In addition to handwritten integration, digital manga have introduced opportunities for dynamic onomatopoeia—animated sound words that appear and fade in screen‑tuned panels. Even there, the principle remains: the shape of a sound is inseparable from its emotional weight. The visual cadence of a 「ビシッ (bishi) (a sharp slap or determined gesture) can be drawn with crisp, angular lines to signal finality, while a wavering 「フワフワ (fuwafuwa) uses soft, rounded contours to evoke lightness.
Creating Atmosphere and Emotional Depth
Because gitaigo words can translate non‑auditory sensations into readable marks, manga often communicates ambiance through silence itself. 「シーン」(shiin), written in thin, faded strokes, turns a pause into something palpable. Conversely, 「ゴゴゴゴ」(gogogogo), a low, oppressive rumble borrowed from the world of supernatural threat, can make an empty room feel menacing long before any antagonist appears. Japanese onomatopoeia transforms intangible moods into vivid anchors for the reader, as noted by language features in The Japan Times.

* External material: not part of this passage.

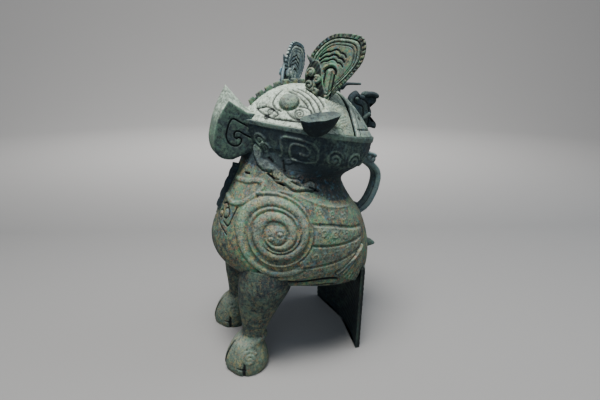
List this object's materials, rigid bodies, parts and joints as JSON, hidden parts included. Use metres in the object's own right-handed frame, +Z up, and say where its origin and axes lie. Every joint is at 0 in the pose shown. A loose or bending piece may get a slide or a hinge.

Romance manga lean heavily on heart‑thumping 「ドキドキ」(dokidoki) and the fluttering 「キュン」(kyun), the latter almost a visual shorthand for an aching, sweet crush. Slice‑of‑life works use gentle nature sounds—「サラサラ」(sarasara) for a breeze through leaves, 「チリンチリン」(chirin chirin) for a wind chime—to lull the audience into a comfortable setting. These words act as emotional shorthand, instantly aligning the reader’s inner state with the characters’ experiences. The intensity can shift rapidly: a relaxed lunch scene with 「モグモグ (mogumogu) (munching) might be shattered by a sudden 「ガタッ (gata) (chair scraping the floor), and the contrast is felt before the action is even shown.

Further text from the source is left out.